Пол торжественно кивнул и отступил на шаг, давая мне пространство.

— Ага, и все началось снова пару часов назад, так что нам пришлось привязать тебя, чтобы удержать на кровати.

— Я снова кричала? — В моем животе образовалась бездна ужаса, начала медленно закручиваться, угрожая поглотить меня, словно черная дыра. Какого черта со мной не так?

— Нет, вырывалась. Ты успокоилась примерно полчаса назад. Я собирался расстегнуть тебя, как только ты бы проснулась.

— Что вы мне вкололи? — я потянулась к стене, когда на меня накатила новая волна головокружения.

— Обычный набор. «Ативан», «Галдол» и «Бенадрил», чтобы убрать побочный эффект «Галдола». (прим. перев.: «Ативан» — успокоительное, «Галдол» — антипсихотик, «Бенадрил» — антигистаминный препарат, блокирующий рецепторы гистамина в организме, что приводит к торможению им эффектов).

Неудивительно, что я столько проспала. Понятия не имею, что за лекарства первые два, но одного «Бенадрила» уже хватило бы, чтобы вырубить меня на большую часть ночи во время сезона аллергии. Чудо, что я вообще проснулась.

— А что, если бы у меня проявилась аллергия на какой-нибудь из препаратов? — требовательно спросила я, скрестив руки на футболке, которая была на мне в торговом центре. Поэтому проснуться в своей одежде было самым приятным в сложившейся ситуации.

— Значит, мы бы разговаривали сейчас в комнате экстренной помощи, а не в изоляторе.

Изолятор? Меня слегка обеспокоил тот факт, что у них имеется название для такого места.

Пол потянул дверь на себя, открывая ее.

— После тебя.

Я выпрямила спину и шагнула в коридор, не уверенная, чего ожидать. Людей, разгуливающих в смирительных рубашках и бормочущих что-то себе под нос?

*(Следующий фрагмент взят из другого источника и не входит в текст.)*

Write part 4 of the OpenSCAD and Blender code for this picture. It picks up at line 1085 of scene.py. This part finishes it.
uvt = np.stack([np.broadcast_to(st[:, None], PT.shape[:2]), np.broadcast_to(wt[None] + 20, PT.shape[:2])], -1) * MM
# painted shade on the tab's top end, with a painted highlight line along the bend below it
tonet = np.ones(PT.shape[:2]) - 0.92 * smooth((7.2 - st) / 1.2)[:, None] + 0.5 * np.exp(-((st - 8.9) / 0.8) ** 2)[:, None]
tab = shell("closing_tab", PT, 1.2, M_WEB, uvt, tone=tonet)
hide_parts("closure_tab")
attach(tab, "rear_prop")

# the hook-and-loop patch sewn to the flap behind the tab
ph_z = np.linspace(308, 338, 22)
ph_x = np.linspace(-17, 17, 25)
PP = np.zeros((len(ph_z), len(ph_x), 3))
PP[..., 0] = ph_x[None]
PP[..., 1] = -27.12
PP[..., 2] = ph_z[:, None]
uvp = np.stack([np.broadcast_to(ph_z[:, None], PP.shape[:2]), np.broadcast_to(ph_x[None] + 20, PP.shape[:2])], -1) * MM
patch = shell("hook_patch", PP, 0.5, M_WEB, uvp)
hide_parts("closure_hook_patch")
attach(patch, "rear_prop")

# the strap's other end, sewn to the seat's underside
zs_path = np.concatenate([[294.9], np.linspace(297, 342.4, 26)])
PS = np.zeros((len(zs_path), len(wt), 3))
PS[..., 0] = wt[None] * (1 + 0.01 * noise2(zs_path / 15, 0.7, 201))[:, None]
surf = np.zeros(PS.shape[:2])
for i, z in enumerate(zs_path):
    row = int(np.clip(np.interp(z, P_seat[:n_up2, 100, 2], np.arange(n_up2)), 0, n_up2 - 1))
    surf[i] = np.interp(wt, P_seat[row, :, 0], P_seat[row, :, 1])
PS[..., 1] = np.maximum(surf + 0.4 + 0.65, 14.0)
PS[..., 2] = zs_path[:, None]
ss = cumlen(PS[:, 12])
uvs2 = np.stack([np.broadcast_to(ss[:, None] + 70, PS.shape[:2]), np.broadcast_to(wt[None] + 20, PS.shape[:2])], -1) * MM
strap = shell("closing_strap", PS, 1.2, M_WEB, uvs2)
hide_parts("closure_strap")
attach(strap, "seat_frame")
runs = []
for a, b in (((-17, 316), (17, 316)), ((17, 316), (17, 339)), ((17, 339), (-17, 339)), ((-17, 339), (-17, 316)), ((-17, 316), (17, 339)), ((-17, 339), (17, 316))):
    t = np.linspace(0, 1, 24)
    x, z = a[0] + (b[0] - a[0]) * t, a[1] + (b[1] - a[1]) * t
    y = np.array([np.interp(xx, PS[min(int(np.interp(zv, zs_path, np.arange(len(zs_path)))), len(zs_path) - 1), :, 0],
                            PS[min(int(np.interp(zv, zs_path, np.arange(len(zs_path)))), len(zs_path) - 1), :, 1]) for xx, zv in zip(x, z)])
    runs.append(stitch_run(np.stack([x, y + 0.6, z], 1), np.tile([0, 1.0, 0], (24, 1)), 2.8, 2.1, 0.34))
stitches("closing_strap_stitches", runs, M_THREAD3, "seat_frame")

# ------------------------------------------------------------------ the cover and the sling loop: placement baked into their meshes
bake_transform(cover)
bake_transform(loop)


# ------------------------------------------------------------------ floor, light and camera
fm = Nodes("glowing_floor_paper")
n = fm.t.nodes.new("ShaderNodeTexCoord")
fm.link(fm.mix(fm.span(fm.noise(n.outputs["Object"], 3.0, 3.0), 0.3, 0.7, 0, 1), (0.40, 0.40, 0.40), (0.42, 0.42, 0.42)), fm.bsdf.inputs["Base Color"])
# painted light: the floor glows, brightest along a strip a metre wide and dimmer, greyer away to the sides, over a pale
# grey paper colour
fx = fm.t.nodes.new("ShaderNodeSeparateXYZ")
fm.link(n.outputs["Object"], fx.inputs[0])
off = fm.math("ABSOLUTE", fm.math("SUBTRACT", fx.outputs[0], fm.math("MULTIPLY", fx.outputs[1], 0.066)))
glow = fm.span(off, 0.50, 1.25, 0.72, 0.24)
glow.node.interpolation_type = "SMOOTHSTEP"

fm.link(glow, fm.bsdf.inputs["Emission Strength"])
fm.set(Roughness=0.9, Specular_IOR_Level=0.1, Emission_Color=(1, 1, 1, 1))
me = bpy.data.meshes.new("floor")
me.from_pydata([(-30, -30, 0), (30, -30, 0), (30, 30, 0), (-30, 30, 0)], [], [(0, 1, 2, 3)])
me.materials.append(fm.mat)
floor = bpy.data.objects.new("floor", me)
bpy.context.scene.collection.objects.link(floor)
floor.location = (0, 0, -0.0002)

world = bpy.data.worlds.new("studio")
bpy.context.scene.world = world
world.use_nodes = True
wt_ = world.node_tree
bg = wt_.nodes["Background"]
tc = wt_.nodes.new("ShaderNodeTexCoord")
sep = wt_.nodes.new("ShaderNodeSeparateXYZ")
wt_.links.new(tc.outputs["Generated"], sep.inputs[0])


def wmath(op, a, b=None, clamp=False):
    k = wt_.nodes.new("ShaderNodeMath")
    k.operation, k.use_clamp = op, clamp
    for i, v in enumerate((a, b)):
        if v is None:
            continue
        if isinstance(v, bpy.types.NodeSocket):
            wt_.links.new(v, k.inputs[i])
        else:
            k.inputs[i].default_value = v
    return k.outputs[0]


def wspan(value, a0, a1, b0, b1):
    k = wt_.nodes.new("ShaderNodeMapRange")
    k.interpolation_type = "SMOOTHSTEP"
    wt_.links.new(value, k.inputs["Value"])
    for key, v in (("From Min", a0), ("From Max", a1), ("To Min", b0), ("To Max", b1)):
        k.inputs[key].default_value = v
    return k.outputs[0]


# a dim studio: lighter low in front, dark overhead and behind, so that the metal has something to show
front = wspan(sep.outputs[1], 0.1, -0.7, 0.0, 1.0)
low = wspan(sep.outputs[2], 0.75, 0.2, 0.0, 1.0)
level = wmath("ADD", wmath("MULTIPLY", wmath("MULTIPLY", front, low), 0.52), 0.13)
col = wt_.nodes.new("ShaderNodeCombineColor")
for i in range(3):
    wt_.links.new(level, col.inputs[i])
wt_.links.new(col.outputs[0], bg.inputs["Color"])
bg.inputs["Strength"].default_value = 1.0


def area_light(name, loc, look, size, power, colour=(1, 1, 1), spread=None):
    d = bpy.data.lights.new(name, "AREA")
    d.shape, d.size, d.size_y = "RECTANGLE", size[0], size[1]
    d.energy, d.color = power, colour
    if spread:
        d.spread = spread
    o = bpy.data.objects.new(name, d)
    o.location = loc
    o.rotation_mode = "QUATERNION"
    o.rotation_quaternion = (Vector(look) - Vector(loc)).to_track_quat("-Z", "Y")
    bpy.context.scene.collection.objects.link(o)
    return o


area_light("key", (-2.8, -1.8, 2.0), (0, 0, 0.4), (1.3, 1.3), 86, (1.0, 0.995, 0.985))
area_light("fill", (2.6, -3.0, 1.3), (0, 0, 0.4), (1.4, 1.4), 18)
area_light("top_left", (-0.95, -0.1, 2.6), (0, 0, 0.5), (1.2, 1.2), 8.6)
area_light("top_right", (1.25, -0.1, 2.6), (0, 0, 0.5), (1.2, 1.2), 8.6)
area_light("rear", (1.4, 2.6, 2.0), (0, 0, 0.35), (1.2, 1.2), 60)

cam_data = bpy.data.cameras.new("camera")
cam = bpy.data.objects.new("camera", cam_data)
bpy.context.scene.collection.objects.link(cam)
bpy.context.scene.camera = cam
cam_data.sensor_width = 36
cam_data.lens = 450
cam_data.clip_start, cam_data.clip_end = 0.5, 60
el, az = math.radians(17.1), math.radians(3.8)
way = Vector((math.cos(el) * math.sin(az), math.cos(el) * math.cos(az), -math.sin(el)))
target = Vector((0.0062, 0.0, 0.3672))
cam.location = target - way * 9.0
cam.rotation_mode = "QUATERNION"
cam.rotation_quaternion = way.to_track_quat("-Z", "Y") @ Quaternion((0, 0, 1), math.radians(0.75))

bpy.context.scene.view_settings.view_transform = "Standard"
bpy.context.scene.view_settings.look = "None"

Медсестер в белой униформе с накрахмаленными шапочками? Но в коридоре оказалось пусто и тихо.

Пол прошел мимо меня, и я последовала за ним к последней двери налево, которую он открыл для меня. Сунула руки в карманы, чтобы спрятать сильную дрожь, и заставила себя переступить порог.

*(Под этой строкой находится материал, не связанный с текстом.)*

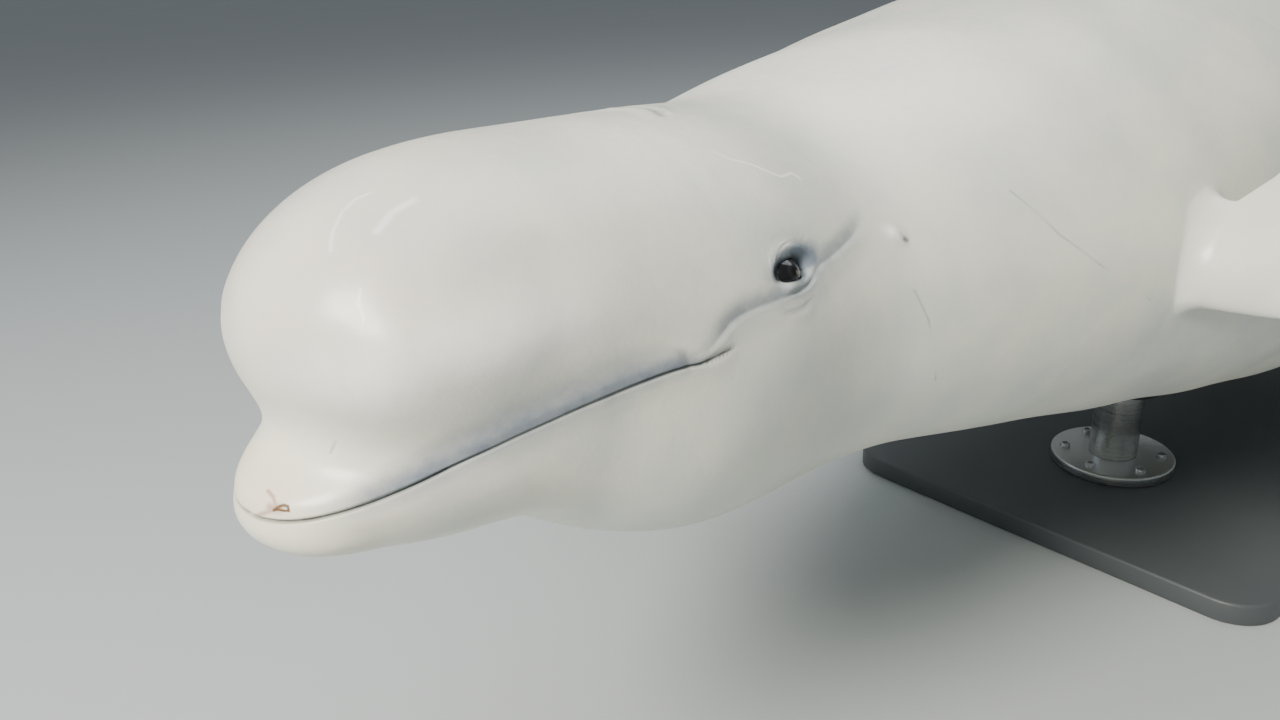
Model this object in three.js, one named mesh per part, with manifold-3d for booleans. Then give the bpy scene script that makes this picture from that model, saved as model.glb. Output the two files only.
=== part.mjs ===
// Adult beluga whale at life size, still, held clear of the ground by a flat base and two short rods.
// Millimetres, +Z up. The whale faces -Y and its left side is +X.
// The origin is under the middle of the base.
// The animal is modelled whole, as one closed surface, and then parted by thin cuts into its named parts.
// Inside the whale's own group, y is the distance behind the tip of the snout along the straight trunk.

import * as THREE from 'three';
import { mergeVertices } from 'three/addons/utils/BufferGeometryUtils.js';
import Module from 'manifold-3d';

// Length of the animal and the turn of its neck
const NOTCH = 3560;
const HEAD_TURN = THREE.MathUtils.degToRad(8.7);
const NECK_PIVOT = new THREE.Vector3(0, 440, 30);

// Trunk girths: distance behind the snout, height of the back, height of the belly, half width
const TRUNK_STATIONS = [
  [300, 170, -100, 155],
  [420, 180, -118, 188],
  [550, 205, -140, 225],
  [750, 240, -180, 270],
  [1050, 280, -245, 315],
  [1500, 300, -310, 335],
  [2000, 285, -290, 300],
  [2500, 225, -205, 210],
  [2950, 150, -105, 100],
  [3240, 96, -42, 46],
  [3400, 64, 0, 36],
  [3500, 47, 17, 28],
  [NOTCH, 39, 25, 18],
];
const TRUNK_START = 300;
const TRUNK_START_SOFTNESS = 50;
const LOWEST_BELLY = -310;
const TRUNK_SQUARENESS = 2.15;
const WIDEST_LEVEL = 0.47;

// Masses of the head: centre, half sizes (x across, y along, z up) and how softly each joins the rest
const CRANIUM = { centre: [0, 318, 48], half: [168, 186, 134], soft: 60 };
const THROAT = { centre: [0, 363, -36], half: [145, 198, 66], soft: 60 };
const CHEEK = { centre: [70, 282, 10], half: [84, 119, 80], soft: 50 };
const BEAK = { centre: [0, 149, 14], half: [99, 153, 44], soft: 30 };
const JAW = { centre: [0, 178, -2], half: [99, 163, 40], soft: 20 };
const LIPS = { centre: [0, 38, 0], half: [56, 46, 24], soft: 12 };

// The melon joins sharply at the brow and softly over the crown
const MELON = {
  centre: [0, 162, 100], half: [129, 151, 99],
  browSoft: 35, crownSoft: 72, crownAt: 70, crownRun: 90,
};

// Low ridge in place of a dorsal fin
const RIDGE = { centre: [0, 2060, 262], half: [30, 340, 38], slope: -0.075 };

// Where the surface is sampled: rings that fan out from a core in the head, then cross the trunk
const CORE = new THREE.Vector3(0, 205, 55);
const CORE_DIP = THREE.MathUtils.degToRad(16);
const STRAIGHTEN_RUN = 600;
const TURN_AT = 300;
const TURN_RUN = 300;
const SIDES = 32;
const HEAD_RINGS = 19;
const RING_RUNS = [
  { to: 712, rings: 9 },
  { to: 808, rings: 5 },
  { to: 3240, rings: 13 },
  { to: 3520, rings: 5 },
  { to: 3548, rings: 1 },
];
const REACH = 900;
const REACH_STEPS = 24;

// Flippers: broad paddles held out to the side, leading edge low and trailing edge high
const FLIPPER = {
  from: 712,
  to: 808,
  spread: 1,
  first: 0.085,
  root: [252, 760, 33],
  span: 425,
  rootChord: 78,
  fullChord: 238,
  fullAt: 0.42,
  tipPower: 3.2,
  tipRake: 0.12,
  rootThickness: 52,
  tipThickness: 9,
  sweep: 105,
  rings: 7,
  box: { inner: 320, rear: [560, 1085], up: [-500, 600] },
};
const FLIPPER_POSE = {
  left: {
    rootTilt: THREE.MathUtils.degToRad(75), tipTilt: THREE.MathUtils.degToRad(58), drop: 0, curl: 45,
  },
  right: {
    rootTilt: THREE.MathUtils.degToRad(30), tipTilt: THREE.MathUtils.degToRad(12), drop: 190, curl: 45,
  },
};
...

Еще одна белая комната, ненамного больше предыдущей. Кровать с матрасом и деревянным основанием, слишком узкая и низкая. Застеленная простым белым пледом. Вместо комода пустые полки, прикрепленные к стене, и одно высокое окно. Нет даже шкафа.

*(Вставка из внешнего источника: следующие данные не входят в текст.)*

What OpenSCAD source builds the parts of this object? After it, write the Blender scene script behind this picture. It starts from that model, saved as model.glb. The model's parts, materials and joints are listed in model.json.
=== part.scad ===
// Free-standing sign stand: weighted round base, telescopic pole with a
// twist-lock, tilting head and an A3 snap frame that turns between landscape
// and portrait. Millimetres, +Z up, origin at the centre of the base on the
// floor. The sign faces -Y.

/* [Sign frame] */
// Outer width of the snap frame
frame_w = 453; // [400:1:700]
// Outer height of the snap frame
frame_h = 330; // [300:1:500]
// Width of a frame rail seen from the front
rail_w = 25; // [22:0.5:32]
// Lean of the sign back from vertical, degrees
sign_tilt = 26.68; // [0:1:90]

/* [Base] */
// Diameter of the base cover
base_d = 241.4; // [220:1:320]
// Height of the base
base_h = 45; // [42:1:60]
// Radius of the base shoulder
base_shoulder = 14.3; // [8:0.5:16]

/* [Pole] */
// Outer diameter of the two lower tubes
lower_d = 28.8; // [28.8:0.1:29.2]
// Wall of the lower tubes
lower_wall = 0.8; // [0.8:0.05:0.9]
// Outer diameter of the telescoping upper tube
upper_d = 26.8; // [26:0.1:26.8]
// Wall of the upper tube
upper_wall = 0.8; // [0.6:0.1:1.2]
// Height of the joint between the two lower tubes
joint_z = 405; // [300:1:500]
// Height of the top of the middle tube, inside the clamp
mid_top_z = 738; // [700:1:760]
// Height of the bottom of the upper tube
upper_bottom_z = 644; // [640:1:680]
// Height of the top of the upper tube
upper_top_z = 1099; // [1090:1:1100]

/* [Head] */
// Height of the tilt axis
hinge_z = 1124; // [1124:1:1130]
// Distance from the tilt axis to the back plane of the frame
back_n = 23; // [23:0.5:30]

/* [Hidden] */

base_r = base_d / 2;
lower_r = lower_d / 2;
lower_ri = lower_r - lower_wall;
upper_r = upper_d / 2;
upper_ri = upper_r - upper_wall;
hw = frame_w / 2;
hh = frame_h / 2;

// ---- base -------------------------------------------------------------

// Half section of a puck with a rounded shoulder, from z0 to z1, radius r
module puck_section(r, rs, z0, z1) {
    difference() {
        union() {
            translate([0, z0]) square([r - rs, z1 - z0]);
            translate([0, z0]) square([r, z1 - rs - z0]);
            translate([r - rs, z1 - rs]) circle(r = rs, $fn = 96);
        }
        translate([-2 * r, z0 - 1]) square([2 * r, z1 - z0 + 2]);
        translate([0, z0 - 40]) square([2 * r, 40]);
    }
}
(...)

У кровати ожидала моя обувь без шнурков. В этой комнате я узнала только ее. Все остальное было чужим. Холодным. Пугающим.

— Так… меня поселили? — Мой голос дрожал. Я не могла ничего с этим поделать.

— Тебя поместили под врачебный присмотр, — сказал Пол, стоя в двери.

— А в чем разница? — я остановилась у края кровати, не желая садиться на нее. Не желая чувствовать себя здесь комфортно.

— Это временно.

— Насколько временно?

— Зависит от твоего врача. — Парень сочувственно мне улыбнулся, затем вышел в коридор. — Одна из медсестер придет помочь тебе. Побудь здесь, Кейли.

У меня получилось лишь кивнуть. Спустя секунду Пол ушел. Я осталась одна. Снова.

Снаружи комнаты послышался скрип колес тележки, которую толкали по коридору. Шарканье обуви по полу. Я уставилась на свои ноги, не желая прикасаться к чему-либо из-за страха перед тем, что все станет реальностью.

Я сошла с ума?

Все еще стояла там, как идиотка, когда дверь открылась, и вошла женщина в бледно-розовых штанах с планшетом с зажимом и ручкой. На бейджике у нее на груди было написано «Ненси Бриггс, медсестра».

— Привет, Кейли, как ты себя чувствуешь? — У нее была широкая и приветливая улыбка, но казалась немного… выверенной. Словно она знала, насколько широко нужно улыбаться. Как казаться дружественной, не ведя добродушный разговор.

Я уже скучала по Полу.

— Не в своей тарелке и скучаю по дому. — Я сжала край полки рукой, желая, чтобы та растворилась под моим прикосновением. Исчезла, как плохой сон, от которого я проснулась минуту назад.

— Что ж, давай посмотрим, сможем ли мы исправить хотя бы первую часть тобой сказанного. — Улыбка медсестры стала шире, но тепла в ней не прибавилось. — В коридоре есть телефон. Сейчас его кто-то занял, но, когда освободится, ты вольна воспользоваться им. Звонить можно лишь на местные номера и законным опекунам. Скажи в приемной, кому ты хочешь позвонить, и тебя соединят.

Оцепенев, я смогла только моргнуть. Это нельзя назвать больницей — это была тюрьма.

Я похлопала по карману, пытаясь нащупать телефон. Его не было. Новая паника взорвалась у меня в груди, и я сунула руку в другой карман. Кредитка тёти Вэл тоже пропала. Она убьет меня, если я потеряла ее.